You’re still responding to an argument I wasn’t making.

My point has never been whether GQP exists, whether it can be looked up, or whether it has been used on Democratic Underground for years. My point has been that widespread use within a particular community does not automatically make a term mainstream or universally recognized.

You keep asserting that the term is widely known, but assertion is not evidence. Pointing out that Democratic Underground users, Democratic activists, or certain Democratic politicians have used it does not demonstrate that it is broadly recognized outside those circles. In fact, I searched both The New York Times and The Washington Post and found no occurrences of the term at all. That doesn’t prove the term is unknown, but it certainly undermines the claim that it is part of widespread mainstream discourse.

What I find interesting is that you keep turning a discussion about writing into a discussion about reader competence. Those are two different things.
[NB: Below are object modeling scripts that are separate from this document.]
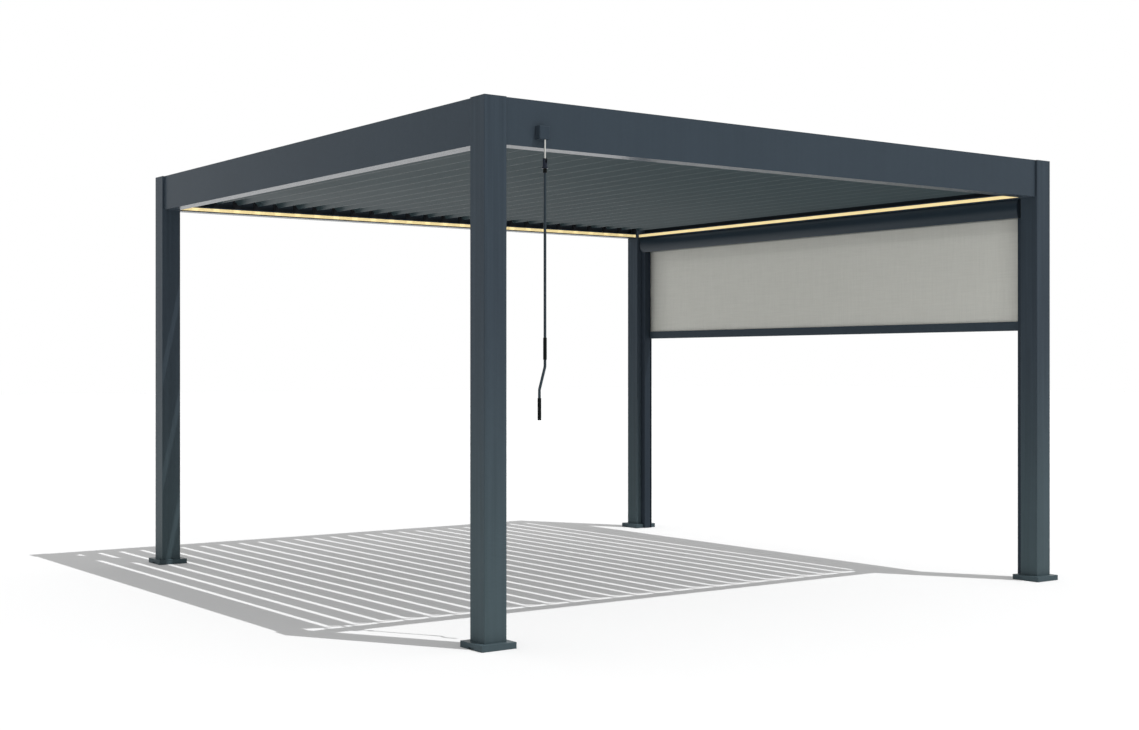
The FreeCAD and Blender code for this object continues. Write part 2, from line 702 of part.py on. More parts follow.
place(rod, CRANK_X, CRANK_Y, "0")
pieces.append(rod)

for name, top, x in (("grip_upper", UPPER_GRIP, CRANK_X),
                     ("grip_lower", LOWER_GRIP, CRANK_X + " - @crank_offset")):
    grip = new_body(name)
    sleeve = add_sketch(grip, "XY_Plane")
    round_hole(sleeve, "0", "0", "@grip_radius")
    extrude(grip, sleeve, "@grip_length", back=True)
    hollow = add_sketch(grip, "XY_Plane")
    round_hole(hollow, "0", "0", "@rod_radius + @running_gap")
    depth = "@grip_length" if name == "grip_upper" else "@grip_length - @rod_wall + @seat_gap"
    extrude(grip, hollow, depth, "Pocket")
    place(grip, x, CRANK_Y, top)
    pieces.append(grip)

# Roller screen under the right beam: a housing with a bulging front and a slot for the fabric
INNER_X = "(@frame_length / 2 - @cassette_inset)"
OUTER_X = "(%s + @cassette_depth)" % INNER_X
HOUSING_TOP = "(@frame_height - @beam_height)"
HOUSING_LOW = "(%s - @cassette_height)" % HOUSING_TOP
BULGE_RADIUS = "((@cassette_height ^ 2 / 4 + @cassette_bulge ^ 2) / (2 * @cassette_bulge))"
INNER_BULGE = "(%s - @cassette_wall)" % BULGE_RADIUS
HALF_ROOM = "(@cassette_height / 2 - @cassette_wall)"
ROOM_X = "(%s + %s - sqrt(%s ^ 2 - %s ^ 2))" % (INNER_X, BULGE_RADIUS, INNER_BULGE, HALF_ROOM)
HOUSING_FRONT = "(@post_side + @cassette_gap_front - @frame_depth / 2)"
HOUSING_REAR = "(@frame_depth / 2 - @post_side - @cassette_gap_rear)"


def housing_outline(sketch):
    outline(sketch, [
        (OUTER_X, HOUSING_LOW),
        (OUTER_X, HOUSING_TOP),
        (INNER_X + " + @cassette_bulge", HOUSING_TOP, BULGE_RADIUS, 1),
        (INNER_X + " + @cassette_bulge", HOUSING_LOW),
    ])


housing = new_body("screen_cassette")
section = add_sketch(housing, "XZ_Plane", "-(%s + @cassette_wall + @seat_gap)" % HOUSING_FRONT)
housing_outline(section)
outline(section, [
    (OUTER_X + " - @cassette_wall", HOUSING_LOW + " + @cassette_wall"),
    (OUTER_X + " - @cassette_wall", HOUSING_TOP + " - @cassette_wall"),
    (ROOM_X, HOUSING_TOP + " - @cassette_wall", INNER_BULGE, 1),
    (ROOM_X, HOUSING_LOW + " + @cassette_wall"),
])
SHELL_LENGTH = "%s - %s - 2 * @cassette_wall - 2 * @seat_gap" % (HOUSING_REAR, HOUSING_FRONT)
extrude(housing, section, SHELL_LENGTH, back=True)
PLANE_X = "(@frame_length / 2 - @screen_inset)"
slit = add_sketch(housing, "XY_Plane", HOUSING_LOW)
rectangle(slit, PLANE_X + " - @cassette_slot / 2", PLANE_X + " + @cassette_slot / 2",
          HOUSING_FRONT, HOUSING_REAR)
extrude(housing, slit, "@cassette_wall", "Pocket", back=True)
pieces.append(housing)

# End plates of the screen housing
plates = []
for name, offset, back in (("end_plate_front", "-" + HOUSING_FRONT, True),
                           ("end_plate_rear", "-" + HOUSING_REAR, False)):
    plate = new_body(name)
    section = add_sketch(plate, "XZ_Plane", offset)
    housing_outline(section)
    extrude(plate, section, "@cassette_wall", back=back)
    plates.append(plate)
pieces.append(gather("screen_end_plates", plates))

# Roller tube inside the housing, on two stubs
ROLLER_X = "(%s - @fabric_thick / 2 - @seat_gap - @roller_radius)" % PLANE_X
ROLLER_Z = "(%s - @cassette_height / 2)" % HOUSING_TOP
ROLLER_FRONT = "(%s + 3 * @cassette_wall)" % HOUSING_FRONT
ROLLER_LENGTH = "(%s - %s - 6 * @cassette_wall)" % (HOUSING_REAR, HOUSING_FRONT)
roller = new_body("screen_roller")
tube = add_sketch(roller, "XZ_Plane", "-" + ROLLER_FRONT)
round_hole(tube, "0", "0", "@roller_radius")
round_hole(tube, "0", "0", "@roller_radius - @roller_wall")
extrude(roller, tube, ROLLER_LENGTH, back=True)
for start, back in (("-" + ROLLER_FRONT, True),
                    ("-(%s + %s)" % (ROLLER_FRONT, ROLLER_LENGTH), False)):
    plug = add_sketch(roller, "XZ_Plane", start)
    round_hole(plug, "0", "0", "@roller_radius - @roller_wall / 2")
    extrude(roller, plug, "2 * @roller_wall", back=back)
    stub = add_sketch(roller, "XZ_Plane", start)
    round_hole(stub, "0", "0", "@stub_radius")
    extrude(roller, stub, "2 * @cassette_wall - @seat_gap", back=not back)
place(roller, ROLLER_X, "0", ROLLER_Z)
pieces.append(roller)

# Screen fabric: a flat sheet from the roller into the bottom bar, its edges in the guides
fabric = new_body("screen_fabric")
GUIDE_FRONT = "(@post_side + @guide_depth - @frame_depth / 2)"
GUIDE_REAR = "(@frame_depth / 2 - @post_side - @guide_depth)"
FABRIC_LOW = FABRIC_BOTTOM + " - @fabric_tuck"
sheet_sketch = add_sketch(fabric, "YZ_Plane", PLANE_X)
rectangle(sheet_sketch, HOUSING_FRONT + " + 3 * @cassette_wall", GUIDE_REAR + " + @fabric_tuck",
          HOUSING_LOW + " - @seat_gap", ROLLER_Z)
extrude(fabric, sheet_sketch, "@fabric_thick", both=True)
sheet_sketch = add_sketch(fabric, "YZ_Plane", PLANE_X)
rectangle(sheet_sketch, GUIDE_FRONT + " - @fabric_tuck", GUIDE_REAR + " + @fabric_tuck",
          FABRIC_BOTTOM, HOUSING_LOW + " - @seat_gap")
extrude(fabric, sheet_sketch, "@fabric_thick", both=True)
sheet_sketch = add_sketch(fabric, "YZ_Plane", PLANE_X)
rectangle(sheet_sketch, GUIDE_FRONT + " + @fabric_tuck", GUIDE_REAR + " - @fabric_tuck",
          FABRIC_LOW, FABRIC_BOTTOM)
extrude(fabric, sheet_sketch, "@fabric_thick", both=True)
pieces.append(fabric)

# Bottom bar: a hollow weight bar with a slot along its top for the fabric
weight = new_body("screen_bottom_bar")
BAR_LOW = "(%s - @bottom_bar_height)" % FABRIC_BOTTOM
HALF_BAR = "@bottom_bar_depth / 2"
section = add_sketch(weight, "XZ_Plane", "-(%s + @bottom_bar_gap)" % GUIDE_FRONT)
rectangle(section, "%s - %s" % (PLANE_X, HALF_BAR), "%s + %s" % (PLANE_X, HALF_BAR),
          BAR_LOW, FABRIC_BOTTOM)
rectangle(section, "%s - %s + @bottom_bar_wall" % (PLANE_X, HALF_BAR),
          "%s + %s - @bottom_bar_wall" % (PLANE_X, HALF_BAR),
          BAR_LOW + " + @bottom_bar_wall", FABRIC_BOTTOM + " - @bottom_bar_wall")
extrude(weight, section, "%s - %s - 2 * @bottom_bar_gap" % (GUIDE_REAR, GUIDE_FRONT), back=True)
slit = add_sketch(weight, "XY_Plane", FABRIC_BOTTOM)
rectangle(slit, PLANE_X + " - @fabric_thick / 2 - @seat_gap",
          PLANE_X + " + @fabric_thick / 2 + @seat_gap", GUIDE_FRONT, GUIDE_REAR)
extrude(weight, slit, "@bottom_bar_wall", "Pocket")
pieces.append(weight)

# Side guides of the screen: channels on the inner faces of the right posts, slotted near their
# outer side
FRONT_FOOT = "@post_side - @frame_depth / 2"
REAR_FOOT = "@frame_depth / 2 - @post_side"
for side, y, turn, left, right in (
        ("front", FRONT_FOOT, 0.0, "@guide_inner", "@guide_outer"),
        ("rear", REAR_FOOT, 180.0, "@guide_outer", "@guide_inner")):
    guide = new_body("screen_guide_" + side)
    channel = add_sketch(guide, "XY_Plane", "@cover_height + @seat_gap")
    outline(channel, [
        ("-" + left, "0"),
        (right, "0"),
        (right, "@guide_depth"),
        ("@guide_slot / 2", "@guide_depth"),
        ("@guide_slot / 2", "@guide_depth - @guide_wall"),
        (right + " - @guide_wall", "@guide_depth - @guide_wall"),
        (right + " - @guide_wall", "@guide_wall"),
        ("@guide_wall - " + left, "@guide_wall"),
        ("@guide_wall - " + left, "@guide_depth - @guide_wall"),
        ("-@guide_slot / 2", "@guide_depth - @guide_wall"),
        ("-@guide_slot / 2", "@guide_depth"),
        ("-" + left, "@guide_depth"),
    ])
    extrude(guide, channel, HOUSING_LOW + " - @cover_height - 2 * @seat_gap")
    place(guide, PLANE_X, y, "0", turn=turn)
    pieces.append(guide)

doc.recompute()

faults = []
for obj in doc.Objects:
    if "Invalid" in obj.State or "Error" in obj.State:
        faults.append(obj.Label)
for piece in pieces:
    if piece.Shape.isNull() or not piece.Shape.isValid():
        faults.append(piece.Label)
if faults:
    raise RuntimeError("faulty: " + ", ".join(faults))

os.makedirs("parts", exist_ok=True)
for piece in pieces:
    piece.Shape.exportStep(os.path.join("parts", piece.Label + ".step"))
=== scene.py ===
import math

import bmesh
import bpy
from mathutils import Matrix, Vector


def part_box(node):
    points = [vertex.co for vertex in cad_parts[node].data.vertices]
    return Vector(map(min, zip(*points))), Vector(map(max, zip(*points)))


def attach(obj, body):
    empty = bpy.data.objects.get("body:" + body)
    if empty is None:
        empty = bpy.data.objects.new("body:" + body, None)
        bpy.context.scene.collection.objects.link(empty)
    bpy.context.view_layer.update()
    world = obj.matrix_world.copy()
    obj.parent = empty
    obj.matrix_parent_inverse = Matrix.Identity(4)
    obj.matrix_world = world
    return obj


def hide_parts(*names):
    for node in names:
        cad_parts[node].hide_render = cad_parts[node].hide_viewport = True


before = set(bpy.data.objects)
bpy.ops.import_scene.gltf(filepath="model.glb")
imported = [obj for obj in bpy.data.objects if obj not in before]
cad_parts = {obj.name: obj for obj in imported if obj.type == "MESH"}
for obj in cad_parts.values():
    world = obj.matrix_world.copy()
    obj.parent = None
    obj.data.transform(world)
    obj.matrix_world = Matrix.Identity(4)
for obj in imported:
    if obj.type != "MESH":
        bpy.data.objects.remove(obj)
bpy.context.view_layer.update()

# Posts: square aluminium tubes with a closed top, powder coated in a fine matt blue grey.
# They stand on welded foot plates, and their corners are only slightly rounded by the extrusion.


def linear(red, green, blue):
    """A colour picked on a screen, 0 to 255, as the shader wants it."""
    shades = [channel / 255.0 for channel in (red, green, blue)]
    return [c / 12.92 if c < 0.04045 else ((c + 0.055) / 1.055) ** 2.4 for c in shades] + [1.0]


def link(tree, source, output, target, entry):
    tree.links.new(source.outputs[output], target.inputs[entry])


first_colour, second_colour, mixed_colour = 6, 7, 2  # places of a Mix node's colour sockets


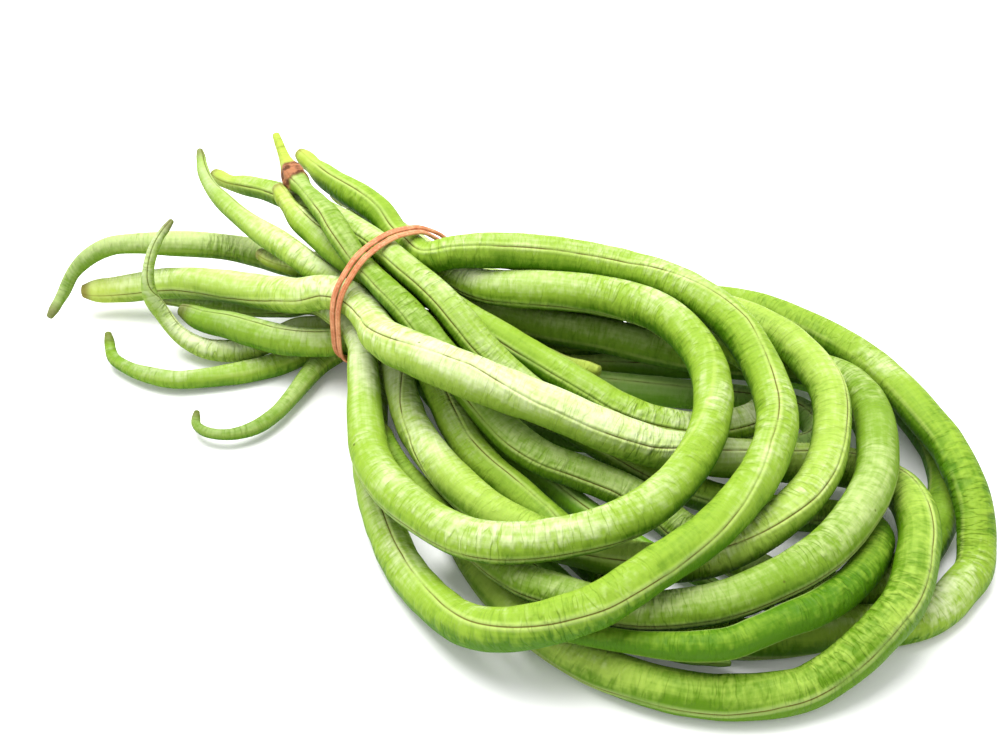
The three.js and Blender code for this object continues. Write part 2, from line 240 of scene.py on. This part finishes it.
# The skin of a pod
def column_turns():
    """Where a pod's columns run, in turns from its seam: close together at both seams."""
    turns = np.linspace(0, 1, 4001)
    at_seam = np.minimum(turns, 1 - turns)
    density = 1 + SEAM_CROWDING * hump(at_seam, SEAM_CROWD_WIDTH)
    density = density + BACK_CROWDING * hump(np.abs(turns - 0.5), BACK_CROWD_WIDTH)
    share = np.concatenate([[0], np.cumsum((density[1:] + density[:-1]) / 2)])
    return np.interp(np.linspace(0, share[-1], COLUMNS + 1), share, turns)


def unit(vectors):
    return vectors / np.linalg.norm(vectors, axis=-1, keepdims=True)


def rolled_sheet(name, places):
    """A tube rolled from a flat grid: `places` holds a row of points for each ring."""
    rows, columns = places.shape[:2]
    bm = bmesh.new()
    bmesh.ops.create_grid(bm, x_segments=columns - 1, y_segments=rows - 1, size=1.0)
    mesh = bpy.data.meshes.new(name)
    bm.to_mesh(mesh)
    bm.free()
    flat = np.empty(len(mesh.vertices) * 3)
    mesh.vertices.foreach_get("co", flat)
    flat = flat.reshape(-1, 3)
    column = np.rint((flat[:, 0] + 1) / 2 * (columns - 1)).astype(int)
    row = np.rint((flat[:, 1] + 1) / 2 * (rows - 1)).astype(int)
    mesh.vertices.foreach_set("co", places[row, column].ravel())
    return mesh, row, column


def keep(mesh, name, values):
    """Stores one number, or one vector, for each vertex of a mesh, for its material to read."""
    kind, field = ("FLOAT", "value") if values.ndim == 1 else ("FLOAT_VECTOR", "vector")
    layer = mesh.attributes.new(name, kind, "POINT")
    layer.data.foreach_set(field, values.ravel().astype(np.float32))


def close_up(mesh):
    """Joins the edges of a rolled sheet, turns its faces outwards and shades it smooth."""
    bm = bmesh.new()
    bm.from_mesh(mesh)
    bmesh.ops.remove_doubles(bm, verts=bm.verts, dist=CLOSE_WITHIN)
    bmesh.ops.recalc_face_normals(bm, faces=bm.faces)
    for face in bm.faces:
        face.smooth = True
    bm.to_mesh(mesh)
    bm.free()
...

Good writers routinely define acronyms, jargon, and specialized terminology, not because readers are incapable of looking things up, but because clear communication is generally considered a virtue. The ability of a reader to perform a search has never eliminated the writer’s responsibility to consider the audience.

The professor analogy is especially odd. No professor I ever had considered asking for clarification to be an academic failing. Quite the opposite. Questioning assumptions, identifying ambiguity, and examining language are fundamental academic skills.

What I find most curious, however, is the repeatedly condescending tone you’ve adopted throughout this exchange. I have criticized an argument and a writing choice. I have not questioned your intelligence, your education, your research habits, or your qualifications. In return, I have been told that I fail to do research, fail to understand, and would have failed academically.

That seems like a remarkably personal response to a simple disagreement about communication and writing style.

If your position is that terms like GQP do not need to be defined, then defend that position. But repeatedly shifting from the argument itself to judgments about the person making the argument does not strengthen your case. It simply suggests that criticism of an idea is being taken as criticism of the individual.

More broadly, I think this exchange illustrates one of the weaknesses of insular communities. A term becomes so familiar within the group that people begin to assume it is universally understood, and when someone points out otherwise, the response is often defensiveness rather than reflection.

You are free to think definitions are unnecessary. I am free to think they improve clarity. That is a disagreement about communication, not evidence that anyone has failed to do research.